First, be very careful about your fantasy about the cousin. The crush should never become a lust, longing, or live. You don't want this to become either a PA or EA. Fantasies are semi-OK as long as you never will try to turn them into reality.

Second, be very careful about being alone with your cousin, such as the golfing sessions. If you are going to meet with the cousin always make sure your wife is there.

Third, some of this might be natural if you are a bit older. I have read articles that say most older women and many older men have an eye on their plan B, should their spouse die. That is, you are staying in touch with someone you find attractive and consider marriage material, but only if your spouse died suddenly.

Good luck, stay strong and back-off your infatuation with your cousin.


----------



## canuck007 (Mar 14, 2018)

I appreciate your constructive criticism rather than insults like others. I will be completely backing away from her. thank you


----------



## Suspicious1 (Nov 19, 2017)

canuck007 said:


> all valid points. just needed to hear them. i will cut off communication with her. thank you for the advice. please close thread.


Winner Winner Chicken Dinner, give that man a cigar..

It's always perfect in your head, not so much in real life!

Enjoy you're wife, everything changes in an instant.

Sent from my SM-G930T using Tapatalk


----------



## happy as a clam (Jan 5, 2014)

Sure, go ahead and tell Nancy how you feel. And then see how well it works out for you with Mary.


----------



## sokillme (Jun 10, 2016)

So. Grow up dude, you can't always get what you want.

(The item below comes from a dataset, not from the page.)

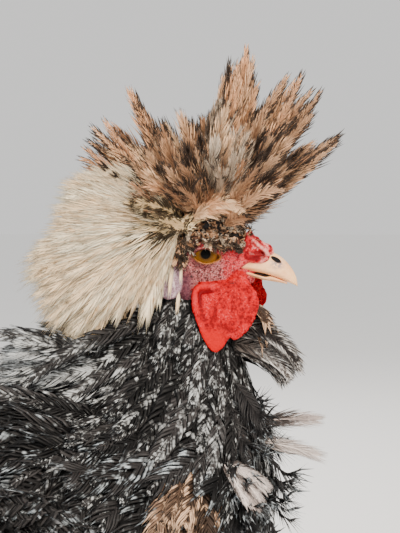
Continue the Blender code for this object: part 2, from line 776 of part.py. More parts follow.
def toe_line(side, heading):
    turn = math.radians(heading) * side
    return Vector((FOOT.x, FOOT.y * side, 0)), Vector((math.cos(turn), math.sin(turn), 0))


def flat_footed_ring(centre, across, half_width, half_height, sides):
    ring = oval_ring(centre, across, Vector((0, 0, 1)), half_width, half_height, sides)
    for point in ring:
        point.z = max(point.z, 0.0)
    return ring


def build_toe(parts, looks, name, side, toe, cutters):
    """A toe of stepped scutes that swells at its pads and stands flat on the floor."""
    toe_name, heading, length, thick, scutes, pads = toe
    start, ahead = toe_line(side, heading)
    across = Vector((-ahead.y, ahead.x, 0))
    rings = []
    for i in range(scutes):
        for part in (0.0, 0.82):
            t = min((i + part) / (scutes - 0.18), 1.0)
            swell = 1 + 0.07 * math.cos(2 * math.pi * t * pads)
            radius = thick * (1.12 - 0.34 * t) * swell + (SCUTE_STEP if part else -SCUTE_STEP / 2)
            height = radius * 0.92 + TOE_RISE * (1 - t) ** 2
            centre = start + ahead * (TOE_ROOT + (length - TOE_ROOT) * t) + Vector((0, 0, height))
            rings.append(flat_footed_ring(centre, across, radius * 0.92, radius, 7))
    thing = add_object(
        "toe_" + toe_name + "_" + name, mesh_of("toe", lambda bm: loft(bm, rings)), parts, looks["leg"])
    cut_by(thing, cutters)
    return thing


def build_claw(parts, looks, name, side, toe):
    toe_name, heading, length, thick, _, _ = toe
    start, ahead = toe_line(side, heading)
    across = Vector((-ahead.y, ahead.x, 0))
    size = thick * 0.62
    rings = []
    for t in (0.0, 0.3, 0.6, 0.85, 1.0):
        radius = size * (1 - t) ** 0.7 + 0.35 * MM
        height = size + 0.5 * MM + size * 0.55 * math.sin(math.pi * t) - (size - 0.5 * MM) * t ** 1.6
        centre = start + ahead * (length + GAP + CLAW_LENGTH * t) + Vector((0, 0, height))
        rings.append(flat_footed_ring(centre, across, radius * 0.8, radius, 6))
    return add_object(
        "claw_" + toe_name + "_" + name, mesh_of("claw", lambda bm: loft(bm, rings)), parts, looks["claw"])


def wing_shape(bm, shape, side, grow=0.0, segments=20):
    """One of the wing's smooth shapes, turned as the folded wing lies."""
    (x, y, z), sizes = shape
    about_y, about_z = WING_TURN
    turn = Matrix.Rotation(math.radians(about_z) * side, 4, "Z") @ Matrix.Rotation(math.radians(about_y), 4, "Y")
    ellipsoid(bm, Vector((x, y * side, z)) * MM, [s * MM + grow for s in sizes], segments, segments // 2 + 1, turn)


def build_wing(parts, looks, name, side, cutters):
    """The folded wing: a slim core with tiers of flight feathers and coverts over it."""
    wing = add_object(
        "wing_" + name, mesh_of("wing", lambda bm: wing_shape(bm, WING_CORE, side, 0.0, 14)), parts, looks["wing"])
    guide = tree_of(lambda bm: wing_shape(bm, WING_GUIDE, 1))
    draw = random.Random(31 + side)
    pieces = new_pieces()
    for count, first, last, droops, lengths, half_width, lift in WING_TIERS:
        for i in range(count):
            t = i / (count - 1)
            x = first[0] + (last[0] - first[0]) * t
            z = first[1] + (last[1] - first[1]) * t
            droop = math.radians(droops[0] + (droops[1] - droops[0]) * t + draw.uniform(-1, 1))
            length = (lengths[0] + (lengths[1] - lengths[0]) * t) * draw.uniform(0.96, 1.04)
            start = Vector((x, 110, z)) * MM
            heading = Vector((-math.cos(droop), 0, -math.sin(droop)))
            lifts = (WING_ROOT_LIFT, lift, lift + 0.5, lift + 0.8)
            if length < LONGEST_COVERT:
                lifts = (WING_ROOT_LIFT, lift, lift + 0.8)
            drape_vane(pieces, side, guide, [], start, heading, length * MM, half_width * MM, lifts, WING_TILT)
    join_all(wing, pieces)
    cut_by(wing, cutters)
    return wing


def build_tail(parts, looks, cutters):
    """A short fleshy base with the tail feathers in two tent-like halves, sickles outside and coverts below."""
    rings = body_rings(0, TAIL_END, 0.0, -GAP / 2)
    tail = add_object("tail", mesh_of("tail", lambda bm: loft(bm, rings)), parts, looks["tail"])
    draw = random.Random(47)
    pieces = new_pieces()
    for side in (-1, 1):
        for i in range(TAIL_PAIRS):
            t = i / (TAIL_PAIRS - 1)
            angle = math.radians(TAIL_ANGLES[0] + (TAIL_ANGLES[1] - TAIL_ANGLES[0]) * t)
            length = (TAIL_LENGTHS[0] + (TAIL_LENGTHS[1] - TAIL_LENGTHS[0]) * t) * draw.uniform(0.97, 1.03) * MM
            root = Vector((-138, 8.4 - 6.2 * t, 262 + 9 * t)) * MM
            ahead = Vector((-math.cos(angle), 0.11 - 0.09 * t, math.sin(angle)))
            sag = Vector((-6 * t, 4 - 3 * t, -3)) * MM
            centres = [root + ahead * length * share + sag * share ** 2 for share, _, _ in VANE_SHAPE]
            add_vane(pieces, side, centres, [Vector((0, 1, 0.05))] * 4, TAIL_HALF_WIDTH, VANE_SHAPE)
        for root, bend, tip, half_width in SICKLES:
            a, b, c = (Vector(p) * MM for p in (root, bend, tip))
            centres = [a.lerp(b, share).lerp(b.lerp(c, share), share) for share, _, _ in LONG_SHAPE]
            add_vane(pieces, side, centres, [Vector((0.1, 1, 0.2))] * len(centres), half_width * MM, LONG_SHAPE)
        for i in range(TAIL_COVERTS):
            t = i / (TAIL_COVERTS - 1)
            angle = math.radians(-32 + 84 * t)
            length = (38 + 12 * math.sin(math.pi * t)) * draw.uniform(0.9, 1.1) * MM
            root = Vector((-136, 14 - 4 * t, 254 + 18 * t)) * MM
            ahead = Vector((-math.cos(angle), 0.34 - 0.1 * t, math.sin(angle)))
            sag = Vector((0, 2, -8)) * MM
            centres = [root + ahead * length * share + sag * share ** 2 for share, _, _ in SHORT_SHAPE]
            add_vane(pieces, side, centres, [Vector((0.3, 1, 0.3))] * 3, COVERT_HALF_WIDTH, SHORT_SHAPE)
    clear_pieces(pieces, cutters)
    join_all(tail, pieces)
    return tail


def build_leg(parts, looks, cutters, name, side, torso_cut):
    """Thigh, shank, spur, foot, toes and claws of one leg; gives back the thigh's cutter."""
    thigh_cut = grown_copy(build_thigh(parts, looks, name, side, [torso_cut]), cutters)
    shank_cut = grown_copy(build_shank(parts, looks, name, side, [thigh_cut]), cutters)
    build_spur(parts, looks, name, side, [shank_cut])
    hub_cut = grown_copy(build_hub(parts, looks, name, side, [shank_cut]), cutters)
    made = [shank_cut, hub_cut]
    for toe in TOES:
        thing = build_toe(parts, looks, name, side, toe, made)
        made.append(grown_copy(thing, cutters))
        build_claw(parts, looks, name, side, toe)
    return thigh_cut


def stand_on_origin(parts):
    """Moves every mesh so that the model's box stands centred on the origin."""
    points = [v.co for thing in parts.objects for v in thing.data.vertices]
    low = Vector(min(p[i] for p in points) for i in range(3))
    high = Vector(max(p[i] for p in points) for i in range(3))
    shift = Vector((-(low.x + high.x) / 2, -(low.y + high.y) / 2, -low.z))
    for thing in parts.objects:
        thing.data.transform(Matrix.Translation(shift))


def make_looks():
    return {
        "body": new_material("mottled_body", (0.10, 0.10, 0.10), 0.7),
        "hackle": new_material("mottled_hackle", (0.13, 0.13, 0.12), 0.6),
        "crest": new_material("laced_crest", (0.38, 0.27, 0.19), 0.7),
        "plume": new_material("white_plume", (0.80, 0.72, 0.60), 0.7),
        "wing": new_material("mottled_wing", (0.12, 0.12, 0.12), 0.6),
        "tail": new_material("mottled_tail", (0.09, 0.09, 0.10), 0.6),
        "face": new_material("red_face", (0.55, 0.16, 0.15), 0.5),
        "comb": new_material("comb_and_wattle", (0.72, 0.04, 0.04), 0.45),
        "earlobe": new_material("pale_earlobe", (0.62, 0.50, 0.56), 0.5),
        "bill": new_material("horn_bill", (0.80, 0.58, 0.42), 0.35),
        "eye": new_material("eye", (0.45, 0.17, 0.03), 0.1),
        "leg": new_material("slate_leg", (0.24, 0.27, 0.30), 0.5),
        "claw": new_material("horn_claw", (0.62, 0.52, 0.42), 0.4),
    }


def main():
    clear_scene()
    scene = bpy.context.scene
    parts = bpy.data.collections.new("polish_crested_cock")
    cutters = bpy.data.collections.new("cutters")
    scene.collection.children.link(parts)
    scene.collection.children.link(cutters)
    looks = make_looks()
    sides = (("right", -1), ("left", 1))

    torso = build_torso(parts, looks)
    torso_cut = grown_copy(torso, cutters)
    head = build_head(parts, looks)
    for name, side in sides:
        cut_by(head, [grown_copy(build_eye(parts, looks, name, side), cutters)])
    head_cut = grown_copy(head, cutters)
    upper, lower = build_bill(parts, looks, head_cut, cutters)
    bill_cuts = [grown_copy(upper, cutters), grown_copy(lower, cutters)]

    crest = build_core(parts, looks["crest"], "crest", CREST_CORE, [head_cut])
    crest_cut = grown_copy(crest, cutters)
    add_fan(crest, CREST_CORE, CREST_FEATHERS, CREST_REACH, CREST_HALF_WIDTH, 5, None, [head_cut])
    lobe_cuts = [
        grown_copy(build_earlobe(parts, looks, name, side, [head_cut, crest_cut]), cutters) for name, side in sides]
    plume = build_core(parts, looks["plume"], "plume", PLUME_CORE, [head_cut, crest_cut, *lobe_cuts])
    plume_core_cut = grown_copy(plume, cutters)
    neck = build_neck_core(parts, looks)
    cut_by(neck, [head_cut, crest_cut, plume_core_cut, *lobe_cuts])

    thigh_cuts = [build_leg(parts, looks, cutters, name, side, torso_cut) for name, side in sides]
    build_tail(parts, looks, [torso_cut])
    for (name, side), thigh_cut in zip(sides, thigh_cuts):
        build_wing(parts, looks, name, side, [torso_cut, thigh_cut])

    ground = tree_of(lambda bm: loft(bm, body_rings(0, last_station(), fine=True)))
    coat = tree_of(lambda bm: loft(bm, body_rings(0, last_station(), grow=COAT_DEPTH, fine=True)))
    wing_shields = [
        (tree_of(lambda bm: wing_shape(bm, WING_GUIDE, side, WING_SHIELD)), CLEARANCE) for side in (-1, 1)]
    middle, sizes = (Vector(v) * MM for v in TAIL_SHIELD)
    tail_shield = (tree_of(lambda bm: ellipsoid(bm, middle, sizes)), CLEARANCE)
    add_saddle(torso, ground, [*wing_shields, tail_shield])
    add_hackle(neck, ground, wing_shields, [torso_cut, plume_core_cut, head_cut, *lobe_cuts])
    neck_cut = grown_copy(neck, cutters)
    add_fan(
        plume, PLUME_CORE, PLUME_FEATHERS, PLUME_REACH, PLUME_HALF_WIDTH, 8, coat, [head_cut, *lobe_cuts])

    for name, side in sides:
        build_comb(parts, looks, name, side, [head_cut, bill_cuts[0], crest_cut])
        build_wattle(parts, looks, name, side, [head_cut, *bill_cuts, neck_cut, torso_cut, *lobe_cuts])
    stand_on_origin(parts)


main()
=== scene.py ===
# %% [markdown]
# A Polish crested cock, standing still.
# The solid model from the workshop is loaded as a fixed frame: +X is forward, +Z is up, the bird's
# right side is -Y, and one Blender unit is one metre. Everything below is dressed over that frame.
# The head is measured in millimetres from the point midway between the eyes. The body keeps the
# workshop's own rows, which have the eye at x = 118.

import json
import math

import bpy
import numpy as np
from mathutils import Matrix, Vector
from mathutils.bvhtree import BVHTree

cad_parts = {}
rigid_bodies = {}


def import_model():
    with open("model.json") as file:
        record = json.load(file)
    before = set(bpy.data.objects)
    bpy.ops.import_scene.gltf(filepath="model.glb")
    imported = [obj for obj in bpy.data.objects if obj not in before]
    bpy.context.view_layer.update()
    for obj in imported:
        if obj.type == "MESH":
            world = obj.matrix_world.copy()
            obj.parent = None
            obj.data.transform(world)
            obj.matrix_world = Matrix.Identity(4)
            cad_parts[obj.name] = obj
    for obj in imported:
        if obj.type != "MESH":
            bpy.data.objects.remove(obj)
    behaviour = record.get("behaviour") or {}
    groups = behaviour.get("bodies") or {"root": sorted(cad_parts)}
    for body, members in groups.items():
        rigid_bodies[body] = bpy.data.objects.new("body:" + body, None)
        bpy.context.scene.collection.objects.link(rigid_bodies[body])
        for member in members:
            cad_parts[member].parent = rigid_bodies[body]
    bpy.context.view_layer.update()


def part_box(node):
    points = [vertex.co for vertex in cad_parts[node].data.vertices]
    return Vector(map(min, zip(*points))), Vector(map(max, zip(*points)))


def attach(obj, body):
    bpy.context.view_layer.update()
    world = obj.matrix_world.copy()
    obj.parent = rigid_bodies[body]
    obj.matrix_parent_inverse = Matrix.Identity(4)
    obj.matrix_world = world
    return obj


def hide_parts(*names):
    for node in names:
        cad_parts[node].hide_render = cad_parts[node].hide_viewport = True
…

That's life.


----------



## Evinrude58 (Jun 16, 2014)

Every time you let this person enter your mind, your feelings for her build, and the ones for your wife wane. You say you have a great wife and you get along good. Let me tell you that it is very, very difficult to find that. I also want to mention that what you have in your mind about this Nancy person is NOT reality. It’s like reading a book, vs seeing the book in a movie. The book allows your imagination to run wild, your own mind forming images of whatever it is craving. 
Nancy is doing the same thing. You see her as this awesome, flawless, angelic type person.... she’s not. She’s just a normal person, and very, VERY unlikely to be as good of a woman as your wife, regardless of what you think.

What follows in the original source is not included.